Markets´ reacted negatively to the announcement, as tax revenues aren't rising, while is not clear from where the extra funds needed are going to come from. Yen's continued strength suggests that, at this point, speculative interest is seeing this announcement as another bluff, after the many offered by the BOJ over these last four years.
In the meantime, a new crisis is developing. Or maybe two. The Bank of Japan disappointed markets in its latest meeting, by keeping rates, and its bond purchases program unchanged. Basically, no matter how much more stimulus the bank wants to add, there are not enough bonds to buy. That's the first one. What can the bank do then?
Well, the correct answer will be to raise the sales tax. Something markets are not considering these days, is that Japan's population is aging. With less people in the workforce and more outside, the high savings rate of the country will likely start to fall, and therefore, all of the famous Mrs. Watanabe won't be able to absorb government's debt. Not to mention that the sales tax hike has been once again delayed, as commented above. Or that last July, Japan slashed its GDP growth forecast down to 0.9% for this 2016. The inflation forecast was also downgraded to a rise of 0.4%, versus an earlier projection of 1.2%.
In this scenario, there's an obvious question: Why is the yen so strong, when the economy is doing so bad?
Firstly, due to the high levels of uncertainty surrounding most major economies, added to the Chinese slowdown, both fueling demand for the safe-haven asset. Secondly, because of local shares falling. The Nikkei 225 has been declining ever since topping around 21,000 over a year ago, as investors got spooked by BOJ's decision to cut rates into negative territory, a sign that is running out of tools to fight dismal growth and deflation. Quite a popular investment strategy is buying Japanese stocks while shorting the yen. When the Nikkei falls, those shorts get unwinded. Foreign investors make up around the 60% of the trading volume. Finally, the Japanese yen keeps strengthening because of dollar's self-weakness, as markets believe that the FED has put the next rate hike in the US to sleep until late 2017.
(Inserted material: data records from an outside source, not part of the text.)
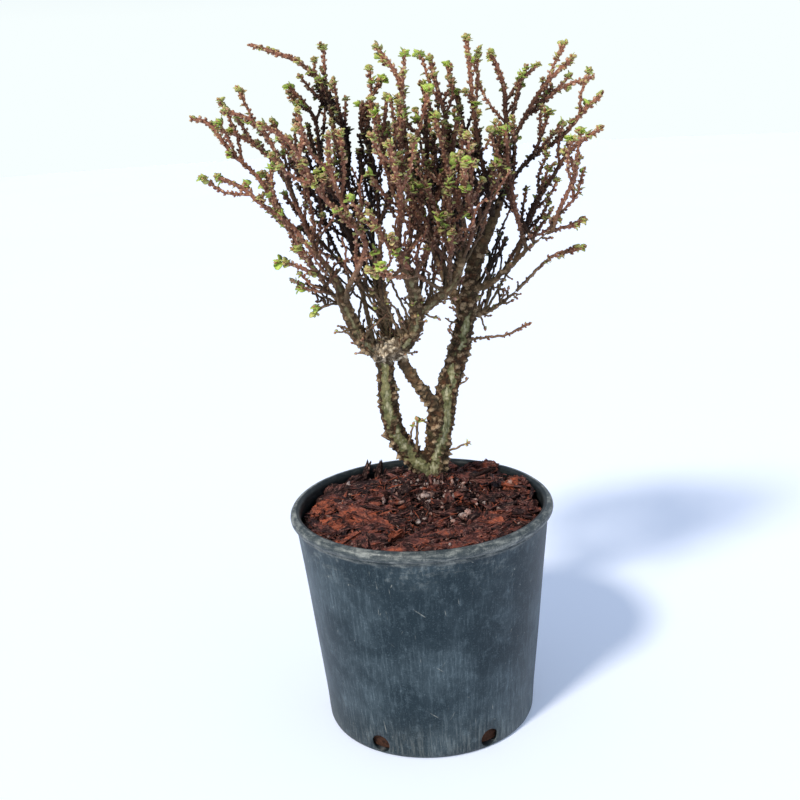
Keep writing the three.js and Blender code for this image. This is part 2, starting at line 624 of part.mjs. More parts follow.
// One bark chip: a slab with skewed corners, thinner and narrower at one end.
function chip(draw, length, width, thickness) {
  const geometry = new THREE.BoxGeometry(length, width, thickness);
  geometry.deleteAttribute('normal');
  geometry.deleteAttribute('uv');
  const merged = mergeVertices(geometry, 1e-4);
  const position = merged.attributes.position;
  for (let i = 0; i < position.count; i++) {
    const taper = position.getX(i) > 0 ? 0.35 + 0.4 * draw() : 0.85 + 0.3 * draw();
    position.setX(i, position.getX(i) * (0.8 + 0.35 * draw()));
    position.setY(i, position.getY(i) * taper);
    position.setZ(i, position.getZ(i) * (0.6 + 0.5 * draw()));
  }
  return merged;
}

function placedChip(draw, index, size) {
  const large = size === 'large';
  const length = large ? 15 + 9 * draw() : 6 + 5 * draw();
  const geometry = chip(draw, length, length * (0.3 + 0.25 * draw()), large ? 3.4 : 2.4);
  const spread = Math.sqrt((index + 0.5) / (large ? LARGE_CHIPS : SMALL_CHIPS));
  const heading = index * GOLDEN_ANGLE + (large ? 0 : 1.1);
  const reach = spread * (boreRadius(SURFACE_EDGE) - 0.62 * length);
  const x = reach * Math.cos(heading);
  const y = reach * Math.sin(heading);
  geometry.rotateX((draw() - 0.5) * (large ? 0.5 : 1));
  geometry.rotateY((draw() - 0.5) * (large ? 0.5 : 1.1));
  geometry.rotateZ(draw() * 2 * Math.PI);
  geometry.translate(x, y, bedHeight(x, y) + (large ? 1 : 0.6));
  const position = geometry.attributes.position;
  for (let i = 0; i < position.count; i++) {
    const floor = bedHeight(position.getX(i), position.getY(i)) - CHIP_SINK;
    position.setZ(i, Math.max(position.getZ(i), floor));
  }
  return solidOf(geometry);
}

function barkMulch() {
  const draw = stream(402);
  const low = SURFACE_EDGE - MULCH_DEPTH + FIT_GAP;
  const mat = mulchBed(low, draw);
  const chips = [
    ...Array.from({ length: LARGE_CHIPS }, (_, i) => placedChip(draw, i, 'large')),
    ...Array.from({ length: SMALL_CHIPS }, (_, i) => placedChip(draw, i, 'small')),
  ];
  return mainBody(joined([mat, ...chips]).subtract(footHole()));
}

const MATERIALS = {
  pot: { color: 0x2f3b3d, roughness: 0.55, metalness: 0 },
  potting_mix: { color: 0x3a2a20, roughness: 1, metalness: 0 },
  bark_mulch: { color: 0x6b3526, roughness: 0.95, metalness: 0 },
  wood: { color: 0x7c7258, roughness: 0.9, metalness: 0 },
  shoot: { color: 0x75503f, roughness: 0.85, metalness: 0 },
};

const bonsai = new THREE.Group();

function show(name, solid, finish) {
  const mesh = new THREE.Mesh(geometryOf(solid), new THREE.MeshStandardMaterial({ ...MATERIALS[finish], flatShading: true }));
  mesh.name = name;
  bonsai.add(mesh);
}

const limbsRoom = joined([...LIMBS.map(limbRoom), ...BURLS.map((lump) => burl(lump, FIT_GAP))]);
show('pot', pot(), 'pot');
show('potting_mix', pottingMix(), 'potting_mix');
show('bark_mulch', barkMulch(), 'bark_mulch');
show(WOOD, trunkAndLimbs(), 'wood');
for (const name of new Set(shoots.map((shoot) => shoot.spray))) show(name, spraySolid(name, limbsRoom), 'shoot');

export default bonsai;
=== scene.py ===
"""A twin-trunk cork bark elm bonsai in a nursery pot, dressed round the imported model.

The growth rule repeats the one in the part's source, so each fine spray stands where its solid does.
Shapes are worked out in millimetres as numpy arrays and turned into metres where a mesh is made.
"""

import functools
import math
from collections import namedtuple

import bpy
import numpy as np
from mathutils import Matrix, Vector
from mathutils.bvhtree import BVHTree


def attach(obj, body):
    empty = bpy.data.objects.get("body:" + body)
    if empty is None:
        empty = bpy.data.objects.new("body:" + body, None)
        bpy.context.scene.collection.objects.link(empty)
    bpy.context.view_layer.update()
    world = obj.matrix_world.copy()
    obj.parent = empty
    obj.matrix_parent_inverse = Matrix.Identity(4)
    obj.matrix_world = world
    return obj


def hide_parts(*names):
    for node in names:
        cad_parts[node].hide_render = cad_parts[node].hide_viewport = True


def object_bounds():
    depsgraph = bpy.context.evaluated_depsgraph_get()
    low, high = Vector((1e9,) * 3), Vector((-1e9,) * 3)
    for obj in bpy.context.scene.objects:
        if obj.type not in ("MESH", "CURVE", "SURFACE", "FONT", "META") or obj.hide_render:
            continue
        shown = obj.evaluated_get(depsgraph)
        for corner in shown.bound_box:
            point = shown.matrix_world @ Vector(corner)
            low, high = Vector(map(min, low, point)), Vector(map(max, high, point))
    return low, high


bl_info = {
    "name": "Cork Bark Elm Bonsai",
    "version": (1, 0, 0),
    "blender": (4, 5, 0),
    "location": "View3D > Sidebar > Bonsai",
    "description": "Builds the pot, mulch, corky wood and leafy sprays of a small elm",
    "category": "Object",
}

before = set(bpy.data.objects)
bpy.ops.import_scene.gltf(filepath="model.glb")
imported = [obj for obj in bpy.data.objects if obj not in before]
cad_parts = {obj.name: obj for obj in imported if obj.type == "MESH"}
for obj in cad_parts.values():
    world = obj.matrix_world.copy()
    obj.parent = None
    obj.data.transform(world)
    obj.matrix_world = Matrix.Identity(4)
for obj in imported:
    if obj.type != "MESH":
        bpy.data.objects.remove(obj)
CAD_BOX = [list(corner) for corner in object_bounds()]

MM = 0.001
BOX_LOW, BOX_HIGH = (np.array(corner) / MM for corner in CAD_BOX)
FULL_TURN = 2 * math.pi
GOLDEN_ANGLE = math.pi * (3 - math.sqrt(5))
WORLD_Y = np.array([0.0, 1.0, 0.0])
WORLD_Z = np.array([0.0, 0.0, 1.0])

# Points that are set against a long list at one time.
BLOCK = 3000

# Pot, in millimetres, as in the part's source.
POT_HEIGHT = 98.0
POT_FOOT_RADIUS = 46.0
POT_NECK_RADIUS = 54.8
POT_WALL = 1.5
POT_FLOOR = 2.0
POT_SIDES = 168
RIM_RADIUS = 57.0
RIM_INNER_RADIUS = 52.6
RIM_DEPTH = 5.2
DRAIN_HOLES = 6
DRAIN_RADIUS = 4.2
DRAIN_LIFT = 4.8

# Mulch
TRUNK_FOOT = np.array([5.5, 20.0])
SURFACE_EDGE = 91.0
MOUND_HEIGHT = 9.0
MOUND_SPREAD = 17.0
BORE = 52.1

# Foot of the trunks
STUMP_TOP = 104
STUMP_DEPTH = 24
STUMP_RADIUS = 6

# Crown, as in the part's source.
INNER_SPRAYS = 30
INNER_RADIUS = 1.1
FORK_RADIUS = 0.95
FORK_SLANT = 0.36
TWIG_RADIUS = 0.7
TWIG_SPACING = 50.0
CROWN_CENTRE = (-1.0, 16.0, 279.0)
CROWN_HALF_WIDTH = 72.0
CROWN_HALF_DEPTH = 58.0
CROWN_DROP = 34.0
SPRAY_CLEARANCE = 0.9
SEATS_PER_LIMB = 12
LOWEST_SEAT = 164.0
USUAL_REACH = 62
TRIES = 14
SEAT_CHOICES = 7

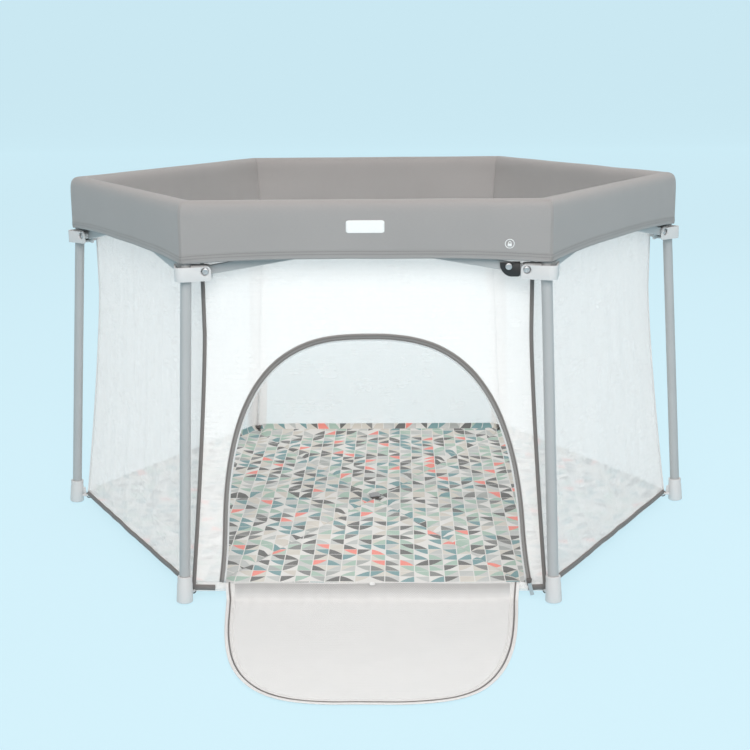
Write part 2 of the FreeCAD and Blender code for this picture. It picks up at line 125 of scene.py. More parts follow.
class Nodes:
    """One material's node tree, with short ways to add nodes and to join them."""

    def __init__(self, name: str) -> None:
        """Starts a material with a Principled surface.

        Args:
            name: the material's name.
        """
        self.material = bpy.data.materials.new(name)
        self.material.use_nodes = True
        self.tree = self.material.node_tree
        self.surface = self.tree.nodes["Principled BSDF"]

    def put(self, node: Node, socket: str | int, value: object) -> None:
        """Joins or sets one input of a node.

        Args:
            node: the node.
            socket: the input's name or number.
            value: a socket to join or a value to set.
        """
        if isinstance(value, Socket):
            self.tree.links.new(value, node.inputs[socket])
        else:
            node.inputs[socket].default_value = value

    def add(self, kind: str, inputs: dict[str | int, object] | None = None, **settings: object) -> Node:
        """Adds a node.

        Args:
            kind: the node type's name after ShaderNode.
            inputs: values or sockets by input.
            settings: the node's own settings.

        Returns:
            The node.
        """
        node = self.tree.nodes.new("ShaderNode" + kind)
        for key, value in settings.items():
            setattr(node, key, value)
        for socket, value in (inputs or {}).items():
            self.put(node, socket, value)
        return node

    def calc(self, operation: str, a: object, b: object = 0.0, c: object = 0.0) -> Socket:
        """One step of arithmetic on numbers or sockets."""
        return self.add("Math", {0: a, 1: b, 2: c}, operation=operation).outputs[0]

    def blend(self, share: object, a: object, b: object, way: str = "MIX") -> Socket:
        """Two colours mixed by a share.

        Args:
            share: how much of the second colour.
            a: the first colour.
            b: the second colour.
            way: the mix node's way of mixing.

        Returns:
            The mixed colour's socket.
        """
        node = self.add("Mix", data_type="RGBA", blend_type=way)
        for socket, value in ((0, share), (6, a), (7, b)):
            self.put(node, socket, (*value, 1.0) if isinstance(value, tuple) and len(value) == 3 else value)
        return node.outputs[2]

    def tinted(self, colour: object, share: object) -> Socket:
        """A colour times a number."""
        grey = self.add("CombineColor", {0: share, 1: share, 2: share}).outputs[0]
        return self.blend(1.0, colour, grey, "MULTIPLY")

    def stretched(self, place: object, scale: Colour) -> Socket:
        """A place with its three parts scaled."""
        return self.add("Mapping", {"Vector": place, "Scale": scale}).outputs[0]

    def grid(self, operation: str, a: object, b: object = (0.0, 0.0, 0.0)) -> Socket:
        """One step of arithmetic on places."""
        return self.add("VectorMath", {0: a, 1: b}, operation=operation).outputs[0]

    def ramp(self, value: object, stops: Sequence[tuple[float, Colour]], step: bool = False) -> Socket:
        """A colour looked up from a number.

        Args:
            value: the number's socket.
            stops: places from 0 to 1 and their colours.
            step: whether each colour holds until the next.

        Returns:
            The colour's socket.
        """
        node = self.add("ValToRGB", {0: value})
        band = node.color_ramp
        band.interpolation = "CONSTANT" if step else "LINEAR"
        while len(band.elements) > 1:
            band.elements.remove(band.elements[-1])
        band.elements[0].position, band.elements[0].color = stops[0][0], (*stops[0][1], 1.0)
        for place, colour in stops[1:]:
            band.elements.new(place).color = (*colour, 1.0)
        return node.outputs[0]

    def uv(self) -> tuple[Socket, Socket, Socket]:
        """The cloth's own map in metres: the vector and its two numbers.

        Returns:
            The sockets of the vector, of its first number and of its second.
        """
        place = self.add("UVMap", uv_map="UVMap").outputs[0]
        parts = self.add("SeparateXYZ", {0: place})
        return place, parts.outputs[0], parts.outputs[1]

    def spot(self) -> Socket:
        """Object coordinates."""
        return self.add("TexCoord").outputs["Object"]

    def grain(self, place: object, size: float, detail: float = 2.0) -> Socket:
        """Noise from 0 to 1 whose grains are about size across."""
        return self.add("TexNoise", {"Vector": place, "Scale": 1 / size, "Detail": detail}).outputs[0]

    def wave(self, value: object, pitch: float, shift: object = 0.0) -> Socket:
        """A cosine of a length, from -1 to 1, once each pitch."""
        turns = self.calc("MULTIPLY_ADD", value, 2 * math.pi / pitch, shift)
        return self.calc("COSINE", turns)

    def bump(self, height: object, depth: float, under: object | None = None) -> Socket:
        """A bump of that depth in metres, on another if given.

        Args:
            height: the height from 0 to 1.
            depth: the height of 1 in metres.
            under: the bump that it lies on.

        Returns:
            The normal's socket.
        """
        node = self.add("Bump", {"Height": height, "Distance": depth, "Strength": 1.0})
        if under is not None:
            self.put(node, "Normal", under)
        return node.outputs[0]

    def finish(self, colour: object, roughness: object, normal: object = None, **fixed: object) -> Material:
        """Fills in the surface.

        Args:
            colour: the base colour, a socket or a colour.
            roughness: a socket or a number.
            normal: the bump's socket.
            fixed: other inputs, with underscores for spaces.

        Returns:
            The material.
        """
        self.put(self.surface, "Base Color", (*colour, 1.0) if isinstance(colour, tuple) else colour)
        self.put(self.surface, "Roughness", roughness)
        if normal is not None:
            self.put(self.surface, "Normal", normal)
        for key, value in fixed.items():
            self.put(self.surface, key.replace("_", " "), value)
        return self.material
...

At this point, every new announcement, either by the government or the BOJ, is seen as a last ditch effort in a sea of red. And confidence in the unforeseeable upcoming Japanese growth keeps eroding. That said, there's little to expect from the Japanese economy for the rest of this 2016, and probably all through 2017.
USD/JPY Technical outlook
The USD/JPY trades near over two-year lows, dangerously close to the 100.00 mark, and seems poised to extend such decline, although it's now trading at a major support region, the 50% retracement of the post-Abenomics rally, around 100.60, measured from 75.56, November 2011 low, to 125.85, June 2015 high. Daily, weekly, and monthly charts all present strongly bearish technical readings, aligned with the macroeconomic background, and therefore supporting a break below the mentioned 100.00. In that case, the next probable bearish target comes at 94.70, the 61.8% retracement of the mentioned rally.
A recovery, on the other hand, needs to extend beyond 106.50, the 38.2% retracement of it, to be able to become sustainable in time. These days, the 100 DMA stands also around the mentioned 106.50 level. The price is 500 pips below it, something that any currency pair, can move in a couple of weeks. Any, but the USD/JPY.
As long as the FED remains on hold, chances of a recovery in the pair will remain limited, nowhere near such 106.50. A surprise US rate hike before the year's end is the only game-changer strong enough to put the pair back in the bullish track.